Start of DATA SHOWN

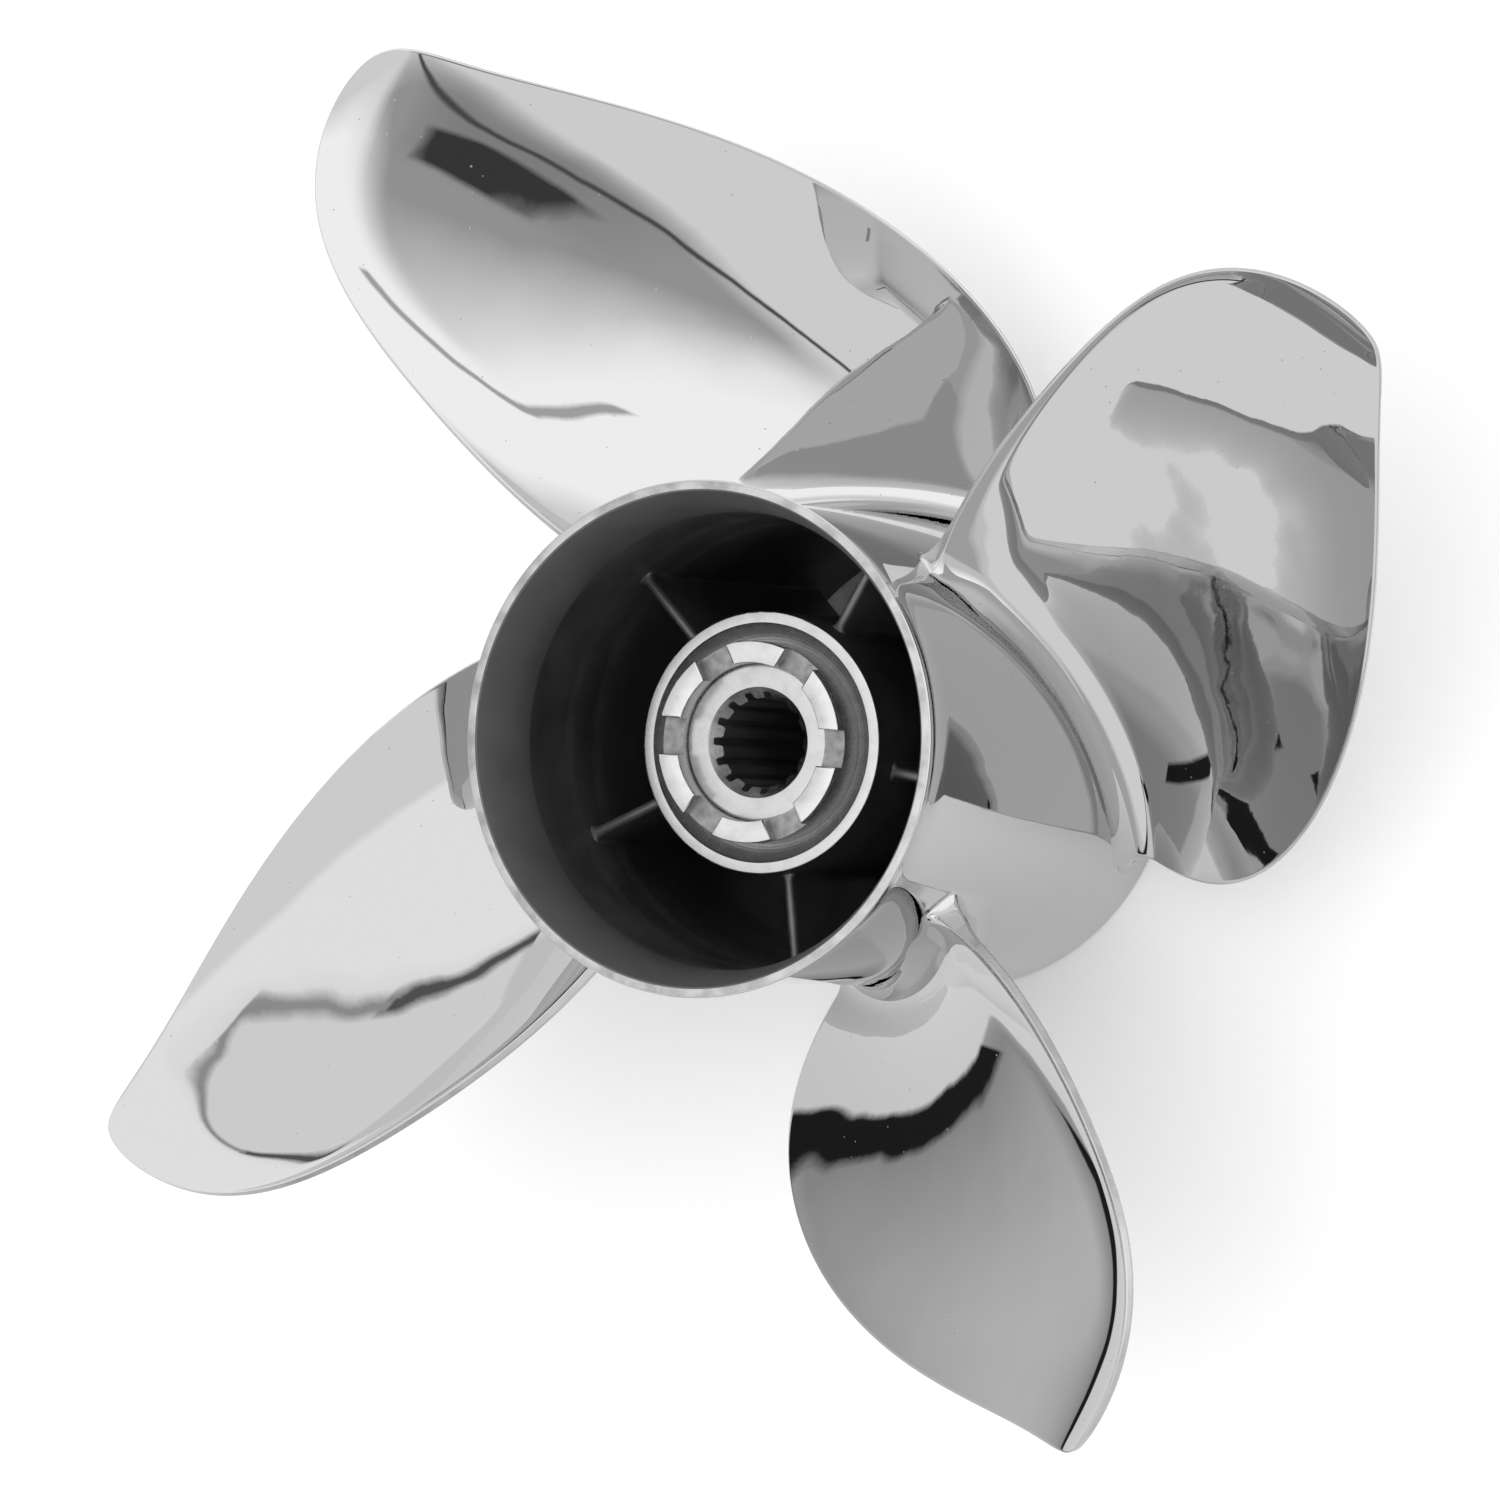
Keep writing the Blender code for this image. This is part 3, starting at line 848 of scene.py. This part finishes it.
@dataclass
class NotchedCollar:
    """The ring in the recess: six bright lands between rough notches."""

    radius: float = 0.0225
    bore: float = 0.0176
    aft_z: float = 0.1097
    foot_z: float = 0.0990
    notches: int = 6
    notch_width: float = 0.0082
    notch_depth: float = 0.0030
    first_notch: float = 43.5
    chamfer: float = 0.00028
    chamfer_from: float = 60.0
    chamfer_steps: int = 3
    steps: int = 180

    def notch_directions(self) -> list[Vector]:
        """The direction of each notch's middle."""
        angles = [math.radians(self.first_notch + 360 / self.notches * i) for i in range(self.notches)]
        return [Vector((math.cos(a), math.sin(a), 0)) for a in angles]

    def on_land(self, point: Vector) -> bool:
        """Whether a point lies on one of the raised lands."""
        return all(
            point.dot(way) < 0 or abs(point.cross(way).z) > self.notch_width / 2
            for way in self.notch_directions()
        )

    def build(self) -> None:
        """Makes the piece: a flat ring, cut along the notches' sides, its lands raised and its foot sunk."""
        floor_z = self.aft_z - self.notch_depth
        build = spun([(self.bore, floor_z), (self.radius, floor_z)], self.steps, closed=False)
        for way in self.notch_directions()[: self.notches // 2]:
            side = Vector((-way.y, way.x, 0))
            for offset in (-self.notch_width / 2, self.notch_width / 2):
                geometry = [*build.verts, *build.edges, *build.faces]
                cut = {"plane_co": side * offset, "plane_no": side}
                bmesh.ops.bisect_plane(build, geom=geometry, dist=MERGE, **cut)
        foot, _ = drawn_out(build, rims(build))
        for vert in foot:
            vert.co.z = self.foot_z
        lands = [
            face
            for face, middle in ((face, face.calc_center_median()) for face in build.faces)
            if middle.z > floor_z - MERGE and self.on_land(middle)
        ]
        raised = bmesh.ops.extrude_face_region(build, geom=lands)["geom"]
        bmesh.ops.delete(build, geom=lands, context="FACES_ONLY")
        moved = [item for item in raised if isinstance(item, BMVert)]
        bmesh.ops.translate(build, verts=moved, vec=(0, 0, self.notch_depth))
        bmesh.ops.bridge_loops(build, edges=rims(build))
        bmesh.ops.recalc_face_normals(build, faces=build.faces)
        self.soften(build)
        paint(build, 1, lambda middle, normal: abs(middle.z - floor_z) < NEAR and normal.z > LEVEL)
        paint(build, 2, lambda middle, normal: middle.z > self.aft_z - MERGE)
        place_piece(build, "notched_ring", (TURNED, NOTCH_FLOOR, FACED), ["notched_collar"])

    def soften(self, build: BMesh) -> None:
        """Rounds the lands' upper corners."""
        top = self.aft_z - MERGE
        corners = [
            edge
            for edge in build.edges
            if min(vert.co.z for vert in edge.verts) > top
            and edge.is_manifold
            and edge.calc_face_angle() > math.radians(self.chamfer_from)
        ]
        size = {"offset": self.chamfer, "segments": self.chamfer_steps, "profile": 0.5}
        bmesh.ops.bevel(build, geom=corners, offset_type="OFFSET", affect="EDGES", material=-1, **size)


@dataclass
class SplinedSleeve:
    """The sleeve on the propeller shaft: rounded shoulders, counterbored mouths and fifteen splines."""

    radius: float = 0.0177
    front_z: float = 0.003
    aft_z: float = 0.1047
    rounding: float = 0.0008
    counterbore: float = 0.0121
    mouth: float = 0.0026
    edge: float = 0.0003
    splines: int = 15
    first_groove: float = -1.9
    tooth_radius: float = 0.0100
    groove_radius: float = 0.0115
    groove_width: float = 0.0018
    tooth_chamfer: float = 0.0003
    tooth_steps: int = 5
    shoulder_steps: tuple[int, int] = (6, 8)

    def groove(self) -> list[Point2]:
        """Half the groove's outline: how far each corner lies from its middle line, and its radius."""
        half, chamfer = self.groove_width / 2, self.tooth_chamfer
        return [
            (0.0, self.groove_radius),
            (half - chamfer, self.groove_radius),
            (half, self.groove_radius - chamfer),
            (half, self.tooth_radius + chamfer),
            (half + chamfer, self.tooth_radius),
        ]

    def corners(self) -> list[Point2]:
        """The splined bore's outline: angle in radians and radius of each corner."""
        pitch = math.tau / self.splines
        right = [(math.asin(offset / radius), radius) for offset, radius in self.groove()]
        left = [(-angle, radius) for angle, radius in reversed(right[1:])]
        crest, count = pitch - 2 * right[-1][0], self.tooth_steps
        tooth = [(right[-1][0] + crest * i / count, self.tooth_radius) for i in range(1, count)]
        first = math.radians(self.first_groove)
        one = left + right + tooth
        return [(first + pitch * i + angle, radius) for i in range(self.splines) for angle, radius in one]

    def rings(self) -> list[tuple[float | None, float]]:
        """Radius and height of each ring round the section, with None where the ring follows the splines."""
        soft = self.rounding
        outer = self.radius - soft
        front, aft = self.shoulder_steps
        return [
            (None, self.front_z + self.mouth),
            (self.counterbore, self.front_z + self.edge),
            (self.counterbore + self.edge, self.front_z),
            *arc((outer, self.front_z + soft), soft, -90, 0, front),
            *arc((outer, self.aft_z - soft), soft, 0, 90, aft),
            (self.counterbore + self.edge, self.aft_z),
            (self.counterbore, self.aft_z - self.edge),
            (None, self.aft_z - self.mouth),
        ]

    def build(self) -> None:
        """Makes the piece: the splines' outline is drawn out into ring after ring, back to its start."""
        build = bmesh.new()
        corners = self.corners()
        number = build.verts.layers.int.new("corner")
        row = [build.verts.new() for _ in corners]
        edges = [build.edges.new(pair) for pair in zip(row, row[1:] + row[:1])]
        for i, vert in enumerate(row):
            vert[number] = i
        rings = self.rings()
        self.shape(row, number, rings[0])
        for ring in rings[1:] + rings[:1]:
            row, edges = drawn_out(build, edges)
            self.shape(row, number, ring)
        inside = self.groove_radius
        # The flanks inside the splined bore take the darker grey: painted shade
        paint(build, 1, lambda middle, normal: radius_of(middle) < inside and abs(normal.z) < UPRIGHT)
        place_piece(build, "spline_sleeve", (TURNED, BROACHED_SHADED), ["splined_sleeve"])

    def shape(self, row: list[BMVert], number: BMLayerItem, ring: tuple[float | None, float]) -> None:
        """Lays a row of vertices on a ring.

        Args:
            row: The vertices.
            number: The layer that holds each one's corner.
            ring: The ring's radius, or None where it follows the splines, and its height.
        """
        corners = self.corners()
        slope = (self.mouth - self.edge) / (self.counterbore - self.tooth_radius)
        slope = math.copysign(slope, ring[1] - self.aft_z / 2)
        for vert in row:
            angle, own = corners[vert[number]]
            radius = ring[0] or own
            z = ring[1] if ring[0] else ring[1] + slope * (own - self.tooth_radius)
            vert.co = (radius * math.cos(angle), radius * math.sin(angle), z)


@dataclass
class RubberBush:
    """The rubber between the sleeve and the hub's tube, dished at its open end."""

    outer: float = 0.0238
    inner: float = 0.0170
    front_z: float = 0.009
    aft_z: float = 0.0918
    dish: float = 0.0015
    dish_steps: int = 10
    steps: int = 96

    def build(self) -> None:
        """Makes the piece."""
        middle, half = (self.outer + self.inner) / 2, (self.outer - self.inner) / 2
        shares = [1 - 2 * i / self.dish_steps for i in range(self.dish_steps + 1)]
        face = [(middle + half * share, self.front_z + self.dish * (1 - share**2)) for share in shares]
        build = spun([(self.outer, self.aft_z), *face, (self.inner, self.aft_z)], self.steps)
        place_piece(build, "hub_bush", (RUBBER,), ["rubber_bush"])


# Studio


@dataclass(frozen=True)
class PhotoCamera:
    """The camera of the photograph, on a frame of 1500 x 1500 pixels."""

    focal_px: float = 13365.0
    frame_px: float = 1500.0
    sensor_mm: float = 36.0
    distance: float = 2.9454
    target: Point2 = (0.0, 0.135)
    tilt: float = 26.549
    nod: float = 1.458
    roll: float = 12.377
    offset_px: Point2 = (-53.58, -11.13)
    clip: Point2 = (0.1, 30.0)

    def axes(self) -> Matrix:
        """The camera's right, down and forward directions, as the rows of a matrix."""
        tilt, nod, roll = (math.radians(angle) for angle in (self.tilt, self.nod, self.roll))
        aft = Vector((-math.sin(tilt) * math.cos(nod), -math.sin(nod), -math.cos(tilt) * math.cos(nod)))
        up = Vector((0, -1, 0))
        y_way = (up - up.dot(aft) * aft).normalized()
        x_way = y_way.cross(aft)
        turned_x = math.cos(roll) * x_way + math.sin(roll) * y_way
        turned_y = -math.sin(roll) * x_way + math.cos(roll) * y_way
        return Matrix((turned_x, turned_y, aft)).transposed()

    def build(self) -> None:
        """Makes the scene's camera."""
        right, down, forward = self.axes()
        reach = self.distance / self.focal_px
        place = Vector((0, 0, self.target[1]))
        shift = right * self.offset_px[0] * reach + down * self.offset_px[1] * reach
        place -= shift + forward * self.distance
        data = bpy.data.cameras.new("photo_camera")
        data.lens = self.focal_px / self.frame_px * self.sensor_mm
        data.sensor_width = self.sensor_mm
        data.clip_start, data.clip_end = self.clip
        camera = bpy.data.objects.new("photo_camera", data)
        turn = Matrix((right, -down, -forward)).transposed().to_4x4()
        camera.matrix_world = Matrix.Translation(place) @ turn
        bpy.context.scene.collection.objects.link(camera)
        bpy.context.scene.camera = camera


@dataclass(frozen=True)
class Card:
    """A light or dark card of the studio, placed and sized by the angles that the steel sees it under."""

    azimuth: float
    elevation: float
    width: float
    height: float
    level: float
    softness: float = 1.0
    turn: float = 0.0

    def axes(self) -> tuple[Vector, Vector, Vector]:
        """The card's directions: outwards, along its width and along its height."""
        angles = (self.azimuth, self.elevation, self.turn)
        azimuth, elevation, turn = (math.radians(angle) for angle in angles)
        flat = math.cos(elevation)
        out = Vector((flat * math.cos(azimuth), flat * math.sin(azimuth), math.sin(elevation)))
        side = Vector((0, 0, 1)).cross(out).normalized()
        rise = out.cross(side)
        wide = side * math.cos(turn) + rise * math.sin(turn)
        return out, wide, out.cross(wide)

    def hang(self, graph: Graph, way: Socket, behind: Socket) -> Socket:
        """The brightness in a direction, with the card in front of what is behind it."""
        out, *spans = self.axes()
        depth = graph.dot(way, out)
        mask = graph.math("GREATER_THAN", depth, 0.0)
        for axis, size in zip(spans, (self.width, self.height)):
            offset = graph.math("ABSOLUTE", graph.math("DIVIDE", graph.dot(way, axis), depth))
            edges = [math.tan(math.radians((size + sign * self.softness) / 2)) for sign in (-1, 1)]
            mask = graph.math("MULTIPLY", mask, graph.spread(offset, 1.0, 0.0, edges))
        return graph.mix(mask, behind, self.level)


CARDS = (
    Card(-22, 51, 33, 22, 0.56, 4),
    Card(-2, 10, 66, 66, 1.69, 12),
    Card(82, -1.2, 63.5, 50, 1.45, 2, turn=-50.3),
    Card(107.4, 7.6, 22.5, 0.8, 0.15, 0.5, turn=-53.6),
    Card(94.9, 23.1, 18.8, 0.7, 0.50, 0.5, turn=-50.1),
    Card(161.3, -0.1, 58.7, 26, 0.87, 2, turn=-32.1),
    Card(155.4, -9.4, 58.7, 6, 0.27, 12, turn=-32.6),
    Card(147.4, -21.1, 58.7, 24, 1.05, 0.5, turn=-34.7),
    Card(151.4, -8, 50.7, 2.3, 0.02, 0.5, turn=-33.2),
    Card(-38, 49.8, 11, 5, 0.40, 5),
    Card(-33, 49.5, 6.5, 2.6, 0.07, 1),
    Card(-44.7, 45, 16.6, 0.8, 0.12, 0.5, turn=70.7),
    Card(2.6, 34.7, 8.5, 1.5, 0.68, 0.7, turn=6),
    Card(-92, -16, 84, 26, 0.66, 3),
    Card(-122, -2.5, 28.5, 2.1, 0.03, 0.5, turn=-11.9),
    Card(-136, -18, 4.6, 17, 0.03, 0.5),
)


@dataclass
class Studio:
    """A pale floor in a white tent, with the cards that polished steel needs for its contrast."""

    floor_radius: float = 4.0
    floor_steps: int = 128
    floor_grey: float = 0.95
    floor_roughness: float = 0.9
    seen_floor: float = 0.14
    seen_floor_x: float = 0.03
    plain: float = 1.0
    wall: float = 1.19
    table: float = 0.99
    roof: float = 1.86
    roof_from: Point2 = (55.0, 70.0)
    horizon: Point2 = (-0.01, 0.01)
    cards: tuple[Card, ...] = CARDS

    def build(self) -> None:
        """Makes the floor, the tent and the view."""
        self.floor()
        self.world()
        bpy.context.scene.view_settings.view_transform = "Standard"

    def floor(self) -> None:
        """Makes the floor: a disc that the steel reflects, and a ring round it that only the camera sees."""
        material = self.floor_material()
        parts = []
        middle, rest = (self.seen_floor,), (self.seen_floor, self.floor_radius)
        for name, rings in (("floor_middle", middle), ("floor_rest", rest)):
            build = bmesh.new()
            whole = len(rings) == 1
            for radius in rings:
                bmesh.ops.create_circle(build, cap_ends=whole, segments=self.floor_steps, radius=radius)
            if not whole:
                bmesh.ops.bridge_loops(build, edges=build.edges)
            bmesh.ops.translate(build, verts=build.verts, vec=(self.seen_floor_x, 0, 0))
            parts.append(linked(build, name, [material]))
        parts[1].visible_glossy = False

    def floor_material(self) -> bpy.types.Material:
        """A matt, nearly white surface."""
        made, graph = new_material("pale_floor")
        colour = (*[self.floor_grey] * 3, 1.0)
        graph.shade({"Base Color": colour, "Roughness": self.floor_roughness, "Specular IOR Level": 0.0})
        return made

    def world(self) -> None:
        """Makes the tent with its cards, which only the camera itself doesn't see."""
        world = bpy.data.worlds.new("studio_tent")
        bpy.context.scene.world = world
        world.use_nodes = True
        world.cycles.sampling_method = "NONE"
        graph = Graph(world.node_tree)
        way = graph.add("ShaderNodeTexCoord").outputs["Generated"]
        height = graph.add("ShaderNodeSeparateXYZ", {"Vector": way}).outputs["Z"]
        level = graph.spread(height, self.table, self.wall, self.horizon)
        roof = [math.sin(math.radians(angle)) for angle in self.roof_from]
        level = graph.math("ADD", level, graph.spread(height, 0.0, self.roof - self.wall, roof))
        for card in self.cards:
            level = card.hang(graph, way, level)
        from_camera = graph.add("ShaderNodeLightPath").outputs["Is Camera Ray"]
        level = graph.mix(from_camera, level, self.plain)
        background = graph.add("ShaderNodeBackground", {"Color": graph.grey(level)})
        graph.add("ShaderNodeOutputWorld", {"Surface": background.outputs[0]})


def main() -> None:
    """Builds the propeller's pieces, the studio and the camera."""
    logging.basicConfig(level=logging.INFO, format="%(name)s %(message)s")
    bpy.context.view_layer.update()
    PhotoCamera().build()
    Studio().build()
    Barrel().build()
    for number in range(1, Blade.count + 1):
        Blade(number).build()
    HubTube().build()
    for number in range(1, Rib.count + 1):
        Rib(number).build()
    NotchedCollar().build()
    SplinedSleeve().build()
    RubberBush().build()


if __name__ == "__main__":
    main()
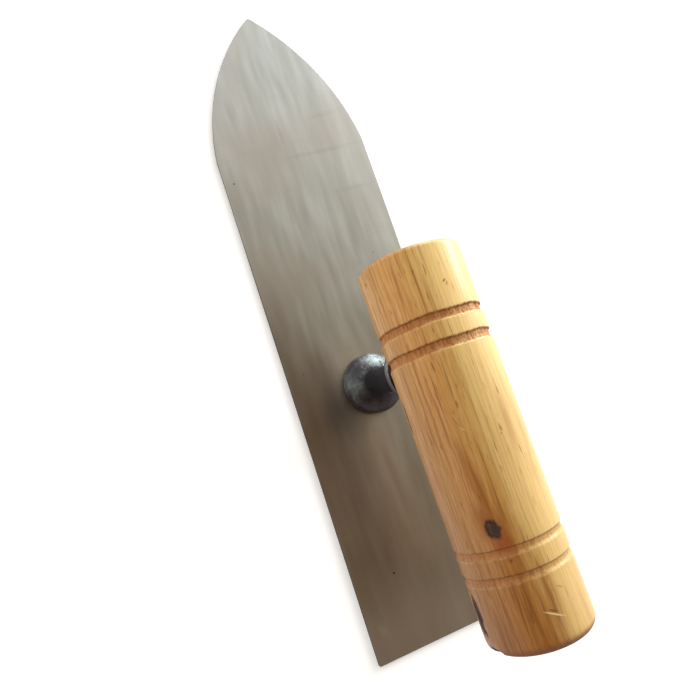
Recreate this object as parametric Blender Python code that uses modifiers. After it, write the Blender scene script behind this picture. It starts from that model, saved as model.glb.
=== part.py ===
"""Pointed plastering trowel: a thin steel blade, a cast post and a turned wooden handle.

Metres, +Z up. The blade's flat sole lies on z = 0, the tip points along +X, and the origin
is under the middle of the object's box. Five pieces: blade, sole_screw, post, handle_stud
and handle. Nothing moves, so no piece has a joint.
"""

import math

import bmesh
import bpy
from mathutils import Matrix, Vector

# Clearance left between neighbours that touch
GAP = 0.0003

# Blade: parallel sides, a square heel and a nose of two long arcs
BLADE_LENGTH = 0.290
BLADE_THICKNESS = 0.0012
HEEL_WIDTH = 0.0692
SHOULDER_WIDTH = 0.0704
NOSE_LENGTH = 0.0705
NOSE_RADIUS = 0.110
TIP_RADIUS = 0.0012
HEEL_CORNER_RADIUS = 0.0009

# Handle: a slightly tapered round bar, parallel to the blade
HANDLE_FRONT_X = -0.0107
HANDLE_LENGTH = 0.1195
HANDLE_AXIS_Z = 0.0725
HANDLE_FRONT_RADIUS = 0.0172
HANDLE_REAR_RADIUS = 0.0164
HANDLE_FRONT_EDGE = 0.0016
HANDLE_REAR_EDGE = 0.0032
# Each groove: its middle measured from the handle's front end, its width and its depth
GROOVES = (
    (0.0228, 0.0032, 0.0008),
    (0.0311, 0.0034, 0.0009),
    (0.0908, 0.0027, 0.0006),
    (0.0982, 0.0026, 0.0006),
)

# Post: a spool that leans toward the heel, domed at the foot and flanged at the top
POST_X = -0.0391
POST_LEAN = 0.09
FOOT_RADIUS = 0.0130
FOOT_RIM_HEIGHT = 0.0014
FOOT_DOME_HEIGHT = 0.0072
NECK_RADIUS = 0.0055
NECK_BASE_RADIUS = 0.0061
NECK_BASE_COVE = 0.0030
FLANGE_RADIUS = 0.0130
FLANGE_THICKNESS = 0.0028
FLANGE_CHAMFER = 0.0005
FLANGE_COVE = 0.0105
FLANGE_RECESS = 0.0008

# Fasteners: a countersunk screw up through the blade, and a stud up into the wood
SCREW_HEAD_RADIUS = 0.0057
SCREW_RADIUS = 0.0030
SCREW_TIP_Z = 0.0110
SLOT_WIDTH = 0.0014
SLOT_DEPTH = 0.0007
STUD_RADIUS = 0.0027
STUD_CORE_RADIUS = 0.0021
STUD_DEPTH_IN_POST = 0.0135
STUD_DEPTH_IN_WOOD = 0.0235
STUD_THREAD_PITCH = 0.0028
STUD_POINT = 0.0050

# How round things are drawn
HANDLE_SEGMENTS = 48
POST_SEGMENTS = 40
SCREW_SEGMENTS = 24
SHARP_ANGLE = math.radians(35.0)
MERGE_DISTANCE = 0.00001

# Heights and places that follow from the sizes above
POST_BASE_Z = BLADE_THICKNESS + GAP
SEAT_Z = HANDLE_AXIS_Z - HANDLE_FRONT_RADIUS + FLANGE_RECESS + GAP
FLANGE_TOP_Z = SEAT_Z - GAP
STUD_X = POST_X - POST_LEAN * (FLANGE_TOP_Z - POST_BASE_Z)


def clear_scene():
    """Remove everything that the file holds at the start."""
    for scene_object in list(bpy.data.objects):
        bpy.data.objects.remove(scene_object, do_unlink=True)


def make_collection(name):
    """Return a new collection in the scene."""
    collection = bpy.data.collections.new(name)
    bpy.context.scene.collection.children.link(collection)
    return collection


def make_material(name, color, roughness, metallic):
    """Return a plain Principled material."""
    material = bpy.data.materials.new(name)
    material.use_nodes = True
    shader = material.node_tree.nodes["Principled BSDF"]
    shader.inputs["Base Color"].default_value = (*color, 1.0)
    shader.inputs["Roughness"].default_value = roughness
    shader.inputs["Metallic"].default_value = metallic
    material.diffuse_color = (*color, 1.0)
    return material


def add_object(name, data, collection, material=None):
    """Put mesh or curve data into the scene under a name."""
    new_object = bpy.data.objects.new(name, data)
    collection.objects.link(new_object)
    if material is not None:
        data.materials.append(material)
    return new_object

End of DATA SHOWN

• **PROBLEM REQUIREMENTS**
Copy out only the lines above from the one with "Recreate this object" to the one with "STUD_POINT = 0.0050", inclusive, exactly as they stand.

• **FINISHED ANSWER**
Recreate this object as parametric Blender Python code that uses modifiers. After it, write the Blender scene script behind this picture. It starts from that model, saved as model.glb.
=== part.py ===
"""Pointed plastering trowel: a thin steel blade, a cast post and a turned wooden handle.

Metres, +Z up. The blade's flat sole lies on z = 0, the tip points along +X, and the origin
is under the middle of the object's box. Five pieces: blade, sole_screw, post, handle_stud
and handle. Nothing moves, so no piece has a joint.
"""

import math

import bmesh
import bpy
from mathutils import Matrix, Vector

# Clearance left between neighbours that touch
GAP = 0.0003

# Blade: parallel sides, a square heel and a nose of two long arcs
BLADE_LENGTH = 0.290
BLADE_THICKNESS = 0.0012
HEEL_WIDTH = 0.0692
SHOULDER_WIDTH = 0.0704
NOSE_LENGTH = 0.0705
NOSE_RADIUS = 0.110
TIP_RADIUS = 0.0012
HEEL_CORNER_RADIUS = 0.0009

# Handle: a slightly tapered round bar, parallel to the blade
HANDLE_FRONT_X = -0.0107
HANDLE_LENGTH = 0.1195
HANDLE_AXIS_Z = 0.0725
HANDLE_FRONT_RADIUS = 0.0172
HANDLE_REAR_RADIUS = 0.0164
HANDLE_FRONT_EDGE = 0.0016
HANDLE_REAR_EDGE = 0.0032
# Each groove: its middle measured from the handle's front end, its width and its depth
GROOVES = (
    (0.0228, 0.0032, 0.0008),
    (0.0311, 0.0034, 0.0009),
    (0.0908, 0.0027, 0.0006),
    (0.0982, 0.0026, 0.0006),
)

# Post: a spool that leans toward the heel, domed at the foot and flanged at the top
POST_X = -0.0391
POST_LEAN = 0.09
FOOT_RADIUS = 0.0130
FOOT_RIM_HEIGHT = 0.0014
FOOT_DOME_HEIGHT = 0.0072
NECK_RADIUS = 0.0055
NECK_BASE_RADIUS = 0.0061
NECK_BASE_COVE = 0.0030
FLANGE_RADIUS = 0.0130
FLANGE_THICKNESS = 0.0028
FLANGE_CHAMFER = 0.0005
FLANGE_COVE = 0.0105
FLANGE_RECESS = 0.0008

# Fasteners: a countersunk screw up through the blade, and a stud up into the wood
SCREW_HEAD_RADIUS = 0.0057
SCREW_RADIUS = 0.0030
SCREW_TIP_Z = 0.0110
SLOT_WIDTH = 0.0014
SLOT_DEPTH = 0.0007
STUD_RADIUS = 0.0027
STUD_CORE_RADIUS = 0.0021
STUD_DEPTH_IN_POST = 0.0135
STUD_DEPTH_IN_WOOD = 0.0235
STUD_THREAD_PITCH = 0.0028
STUD_POINT = 0.0050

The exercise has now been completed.